Okay, that makes sense and, even better, also works sometimes. In fact, renwable energy is a good example where incentives can trigger changes (see the solar market in Europe). However, there are also many examples where incentives have not worked, although running for decades, because people are too lazy or because the financial incentives are not big enough. People and (by design) the industry are waiting that the goverment pays and says "please, please, take that money and prevent that we destroy human life for next 100000 years".

At some point you have to say "fck you, stop that behavior, otherwise you will kill us all". In my opinion, we are very close to that point with the CO2 level. In contrast, OP seems to suggest that we should continue and hope that some miracle in technology will help us, because saying "Stop that, you idiot" doesn't work, right? The market will fix it and regulations and deep states are bad, right? But the fact is that regulations have worked many times. See leaded petrol, asbestos, catalyzators, pesticides, and basically all laws that we have had in Europe for the protection of the environment in the past 50 years. I am not a child waiting for christmas, but an adult who knows that the parents bought the presents.

This is different. It's not asbestos or pesticides. What differentiates it is that it's slow death by heating up. Some time in the future. Not now. You can't even measure the success of your political regulations with regard to global carbon emissions on a conceivable time scale. Success is directly measurable for the things that you named.
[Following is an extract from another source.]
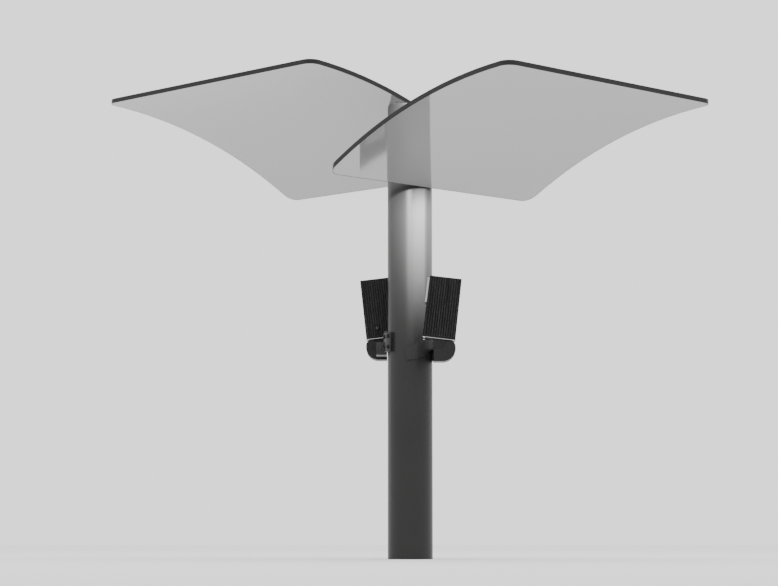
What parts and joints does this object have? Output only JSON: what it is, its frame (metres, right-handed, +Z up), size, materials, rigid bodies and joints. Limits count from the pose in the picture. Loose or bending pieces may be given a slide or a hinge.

That's not the case here.

I don't get why it's necessary to start a left vs. right, regulations vs. non-regulations war on this. This is effectively destroying the discussion about real solutions.

I got a completely different impression of op's comment. Namely, that we as humans cannot control everything, but there's ways we can get real progress when we combine our talents to come up with great technical solutions.

I doubt that we will be able to turn the clock back, and I wouldn't want to participate in trying.

That doesn't mean that we cannot do something positive via political means meanwhile. I'm just saying that evidence suggests it doesn't solve the problem on a global scale and hence is obviously not the whole solution.

I think it doesn't make sense anymore to discuss this here.

Personally, I'm impressed with the overall quality of discussion in this thread. It's going a whole lot better than most other discussions I've seen online. There's a certain irony that you are against "doom and gloom" arguments, but fail to see any hope for productive discussion. Stick around, keep discussing, and make it incrementally better.

Indeed I fail to see any hope for a productive discussion involving different opinions on HN if I see people scrolling down to the bottom of a comment page to put another downvote on an already greyed out post.

It's becoming an echo chamber.

I am happy to continue a discussion, but not here.

I don't see how believing it will all work out fine and not worrying is constructive, yet spreading fear (which might actually encourage people to act) is not.
I did not say that you should not worry. Still, spreading fear can yield very dangerous decisions.
How is it constructive to say that there's nothing we can do about people's appetites for rhino horns when there's 70 years of evidence of that not being the case? It's not positive, it's an overall defeatist attitude thinly veiled in sci-fi speculation.